### [REQUIREMENTS]
Copy out the lines that have "between" in them.

### [JSON records of objects]

# # #

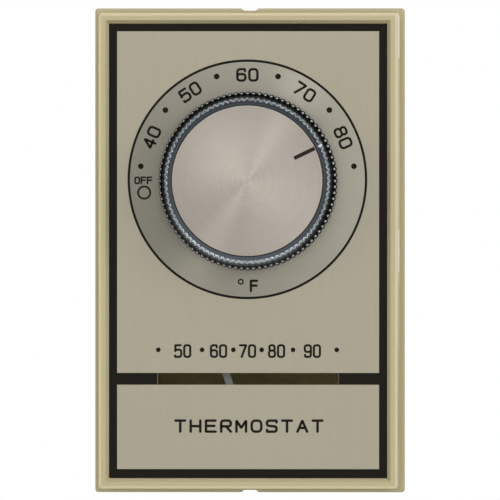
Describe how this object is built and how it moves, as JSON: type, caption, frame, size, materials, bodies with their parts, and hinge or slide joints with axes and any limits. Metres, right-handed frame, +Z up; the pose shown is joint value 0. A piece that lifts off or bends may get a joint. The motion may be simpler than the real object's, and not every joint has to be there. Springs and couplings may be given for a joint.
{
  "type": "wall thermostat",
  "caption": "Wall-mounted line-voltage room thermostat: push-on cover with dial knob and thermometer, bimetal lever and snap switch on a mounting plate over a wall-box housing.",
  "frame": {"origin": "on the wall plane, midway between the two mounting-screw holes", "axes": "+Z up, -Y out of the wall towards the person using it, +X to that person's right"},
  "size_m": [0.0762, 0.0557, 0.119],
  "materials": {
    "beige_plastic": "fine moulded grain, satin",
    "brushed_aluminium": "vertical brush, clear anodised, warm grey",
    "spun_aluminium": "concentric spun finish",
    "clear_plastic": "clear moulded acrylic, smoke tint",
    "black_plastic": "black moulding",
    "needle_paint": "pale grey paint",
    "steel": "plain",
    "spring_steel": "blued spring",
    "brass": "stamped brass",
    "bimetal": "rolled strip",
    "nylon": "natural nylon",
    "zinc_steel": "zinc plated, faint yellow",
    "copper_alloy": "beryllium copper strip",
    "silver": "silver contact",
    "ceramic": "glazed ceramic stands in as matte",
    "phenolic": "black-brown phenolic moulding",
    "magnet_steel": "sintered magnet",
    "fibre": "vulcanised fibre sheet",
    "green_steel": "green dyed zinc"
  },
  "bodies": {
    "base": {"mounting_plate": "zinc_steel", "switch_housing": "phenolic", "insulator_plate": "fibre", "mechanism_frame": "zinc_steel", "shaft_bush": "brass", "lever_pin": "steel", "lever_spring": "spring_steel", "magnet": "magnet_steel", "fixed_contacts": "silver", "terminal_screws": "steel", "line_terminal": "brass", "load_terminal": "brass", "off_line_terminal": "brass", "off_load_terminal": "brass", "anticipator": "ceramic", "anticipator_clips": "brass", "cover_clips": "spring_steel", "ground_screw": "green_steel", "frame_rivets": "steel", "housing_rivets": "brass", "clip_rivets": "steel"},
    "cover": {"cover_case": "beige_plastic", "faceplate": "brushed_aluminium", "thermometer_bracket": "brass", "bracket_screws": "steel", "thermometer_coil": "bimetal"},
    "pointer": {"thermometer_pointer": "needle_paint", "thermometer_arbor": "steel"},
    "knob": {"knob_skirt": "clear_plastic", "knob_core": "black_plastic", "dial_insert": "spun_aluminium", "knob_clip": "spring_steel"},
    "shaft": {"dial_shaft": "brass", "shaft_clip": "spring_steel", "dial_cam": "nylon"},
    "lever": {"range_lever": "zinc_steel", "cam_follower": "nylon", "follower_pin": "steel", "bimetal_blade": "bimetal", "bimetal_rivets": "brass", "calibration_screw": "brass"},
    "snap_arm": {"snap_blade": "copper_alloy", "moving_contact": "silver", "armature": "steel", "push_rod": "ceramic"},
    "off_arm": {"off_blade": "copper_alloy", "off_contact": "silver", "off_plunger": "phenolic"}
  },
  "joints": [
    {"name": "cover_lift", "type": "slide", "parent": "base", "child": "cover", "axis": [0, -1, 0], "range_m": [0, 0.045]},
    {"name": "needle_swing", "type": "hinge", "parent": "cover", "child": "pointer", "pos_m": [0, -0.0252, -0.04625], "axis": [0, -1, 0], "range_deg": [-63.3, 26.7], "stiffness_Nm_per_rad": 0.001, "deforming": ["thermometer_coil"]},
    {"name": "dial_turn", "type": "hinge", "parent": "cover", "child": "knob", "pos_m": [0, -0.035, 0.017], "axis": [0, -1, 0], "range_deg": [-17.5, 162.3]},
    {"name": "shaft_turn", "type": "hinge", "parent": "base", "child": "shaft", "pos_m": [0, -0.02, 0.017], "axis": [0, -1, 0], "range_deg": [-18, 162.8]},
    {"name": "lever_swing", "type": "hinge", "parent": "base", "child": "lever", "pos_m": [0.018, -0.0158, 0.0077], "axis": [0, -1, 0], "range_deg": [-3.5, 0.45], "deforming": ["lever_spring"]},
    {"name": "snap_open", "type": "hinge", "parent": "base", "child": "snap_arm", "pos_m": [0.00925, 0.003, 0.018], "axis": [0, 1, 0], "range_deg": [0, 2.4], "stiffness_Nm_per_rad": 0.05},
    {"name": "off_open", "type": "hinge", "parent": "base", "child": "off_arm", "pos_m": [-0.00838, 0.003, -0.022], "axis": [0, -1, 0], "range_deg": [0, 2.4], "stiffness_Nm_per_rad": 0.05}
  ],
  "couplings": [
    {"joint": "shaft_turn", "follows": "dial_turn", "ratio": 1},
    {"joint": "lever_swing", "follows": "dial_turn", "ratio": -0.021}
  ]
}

# # #

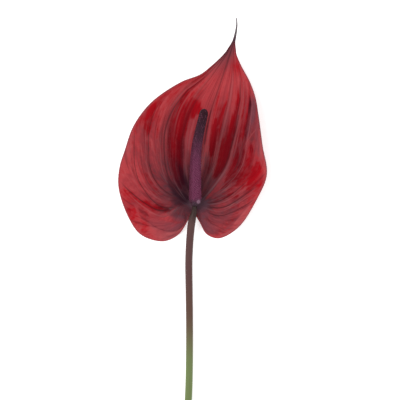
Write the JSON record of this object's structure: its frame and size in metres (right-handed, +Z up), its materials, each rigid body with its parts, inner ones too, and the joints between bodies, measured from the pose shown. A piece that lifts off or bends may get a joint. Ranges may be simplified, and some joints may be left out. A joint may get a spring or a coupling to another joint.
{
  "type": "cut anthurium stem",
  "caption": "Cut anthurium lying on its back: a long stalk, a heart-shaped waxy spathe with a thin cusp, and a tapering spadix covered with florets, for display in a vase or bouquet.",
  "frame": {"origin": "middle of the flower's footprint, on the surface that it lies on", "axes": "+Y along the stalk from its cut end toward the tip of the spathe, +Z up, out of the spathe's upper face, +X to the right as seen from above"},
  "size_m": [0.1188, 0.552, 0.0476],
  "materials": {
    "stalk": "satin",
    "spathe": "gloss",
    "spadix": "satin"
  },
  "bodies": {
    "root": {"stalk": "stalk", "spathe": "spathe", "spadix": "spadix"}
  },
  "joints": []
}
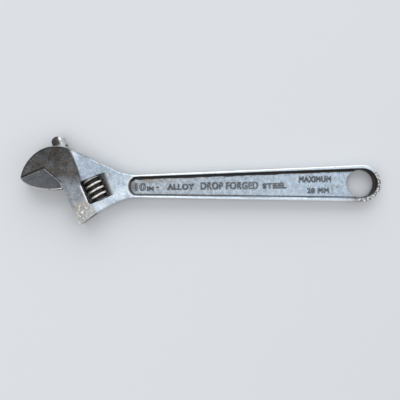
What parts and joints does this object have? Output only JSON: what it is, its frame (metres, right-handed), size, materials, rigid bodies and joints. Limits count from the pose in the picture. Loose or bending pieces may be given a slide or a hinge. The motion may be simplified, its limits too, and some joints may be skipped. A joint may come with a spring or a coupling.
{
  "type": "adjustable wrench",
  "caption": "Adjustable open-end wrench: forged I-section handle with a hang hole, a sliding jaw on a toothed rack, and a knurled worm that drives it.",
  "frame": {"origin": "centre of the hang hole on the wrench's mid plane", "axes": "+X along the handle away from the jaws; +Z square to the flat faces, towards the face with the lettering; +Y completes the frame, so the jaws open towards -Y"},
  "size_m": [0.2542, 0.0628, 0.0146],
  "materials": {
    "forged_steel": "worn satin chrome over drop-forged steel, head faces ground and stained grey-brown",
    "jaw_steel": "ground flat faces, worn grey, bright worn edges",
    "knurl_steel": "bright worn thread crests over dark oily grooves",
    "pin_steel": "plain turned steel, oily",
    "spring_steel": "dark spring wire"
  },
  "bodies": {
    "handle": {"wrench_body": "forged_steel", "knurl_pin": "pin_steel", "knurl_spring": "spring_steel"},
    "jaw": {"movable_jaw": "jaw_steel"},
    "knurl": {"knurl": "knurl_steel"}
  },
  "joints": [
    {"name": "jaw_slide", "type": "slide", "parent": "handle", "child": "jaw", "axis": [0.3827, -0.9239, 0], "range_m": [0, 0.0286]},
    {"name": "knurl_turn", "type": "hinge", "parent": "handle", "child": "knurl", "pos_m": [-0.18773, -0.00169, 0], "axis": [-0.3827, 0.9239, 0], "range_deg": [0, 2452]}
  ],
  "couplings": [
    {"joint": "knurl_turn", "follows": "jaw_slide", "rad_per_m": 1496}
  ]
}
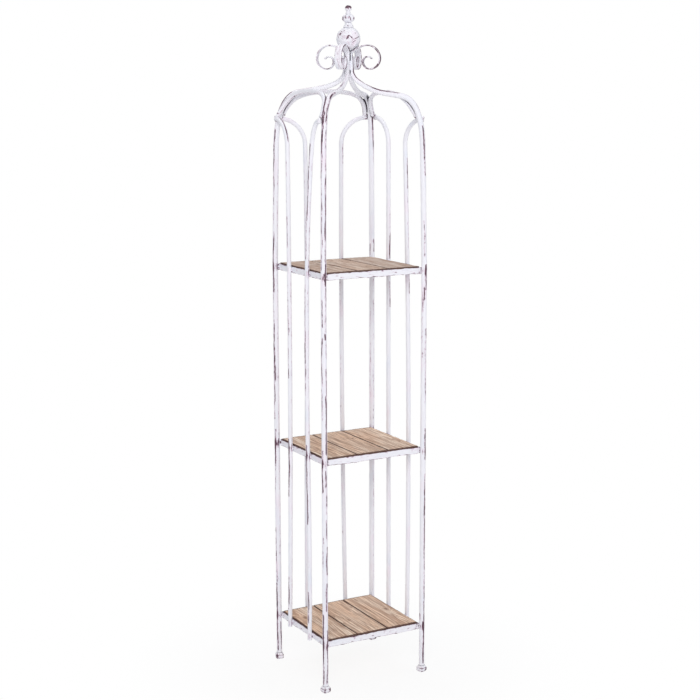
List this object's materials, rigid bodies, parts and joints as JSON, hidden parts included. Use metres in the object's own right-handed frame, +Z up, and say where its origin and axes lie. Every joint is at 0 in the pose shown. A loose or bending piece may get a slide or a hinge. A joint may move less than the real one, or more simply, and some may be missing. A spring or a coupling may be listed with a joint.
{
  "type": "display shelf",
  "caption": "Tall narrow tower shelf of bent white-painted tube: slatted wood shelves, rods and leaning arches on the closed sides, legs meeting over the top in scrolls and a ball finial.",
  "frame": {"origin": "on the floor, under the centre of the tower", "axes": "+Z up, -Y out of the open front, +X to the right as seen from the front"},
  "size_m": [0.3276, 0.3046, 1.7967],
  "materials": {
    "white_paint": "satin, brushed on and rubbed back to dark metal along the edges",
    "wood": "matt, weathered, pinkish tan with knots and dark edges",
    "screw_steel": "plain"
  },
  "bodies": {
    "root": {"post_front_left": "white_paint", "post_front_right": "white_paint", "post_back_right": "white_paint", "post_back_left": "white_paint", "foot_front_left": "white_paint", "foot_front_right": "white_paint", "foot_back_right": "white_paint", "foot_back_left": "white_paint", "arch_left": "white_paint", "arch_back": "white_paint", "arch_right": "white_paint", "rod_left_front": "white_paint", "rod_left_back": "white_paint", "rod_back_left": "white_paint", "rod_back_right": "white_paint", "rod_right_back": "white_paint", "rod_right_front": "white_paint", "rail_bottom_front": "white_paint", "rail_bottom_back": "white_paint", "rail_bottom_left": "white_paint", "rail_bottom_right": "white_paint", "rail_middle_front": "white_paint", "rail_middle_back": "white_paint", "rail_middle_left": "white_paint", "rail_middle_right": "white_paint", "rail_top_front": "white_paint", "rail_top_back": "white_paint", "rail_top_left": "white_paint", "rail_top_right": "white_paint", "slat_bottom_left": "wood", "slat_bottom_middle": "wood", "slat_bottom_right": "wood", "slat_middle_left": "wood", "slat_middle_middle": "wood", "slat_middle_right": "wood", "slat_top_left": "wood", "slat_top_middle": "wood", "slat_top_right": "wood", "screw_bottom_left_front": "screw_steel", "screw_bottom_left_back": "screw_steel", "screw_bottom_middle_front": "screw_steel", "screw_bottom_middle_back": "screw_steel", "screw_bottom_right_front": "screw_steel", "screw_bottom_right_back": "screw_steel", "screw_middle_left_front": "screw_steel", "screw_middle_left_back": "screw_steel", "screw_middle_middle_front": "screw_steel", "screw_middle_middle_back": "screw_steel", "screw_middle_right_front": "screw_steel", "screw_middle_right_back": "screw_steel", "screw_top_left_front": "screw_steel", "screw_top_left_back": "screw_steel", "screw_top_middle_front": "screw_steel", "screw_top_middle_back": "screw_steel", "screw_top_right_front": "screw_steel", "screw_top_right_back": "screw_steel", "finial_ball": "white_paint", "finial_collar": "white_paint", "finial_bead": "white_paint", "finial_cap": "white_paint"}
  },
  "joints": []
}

# # #

### [ANSWER FOR THE TASK]
  "frame": {"origin": "on the wall plane, midway between the two mounting-screw holes", "axes": "+Z up, -Y out of the wall towards the person using it, +X to that person's right"},
Write the JSON record of this object's structure: its frame and size in metres (right-handed, +Z up), its materials, each rigid body with its parts, inner ones too, and the joints between bodies, measured from the pose shown. A piece that lifts off or bends may get a joint. Ranges may be simplified, and some joints may be left out. A joint may get a spring or a coupling to another joint.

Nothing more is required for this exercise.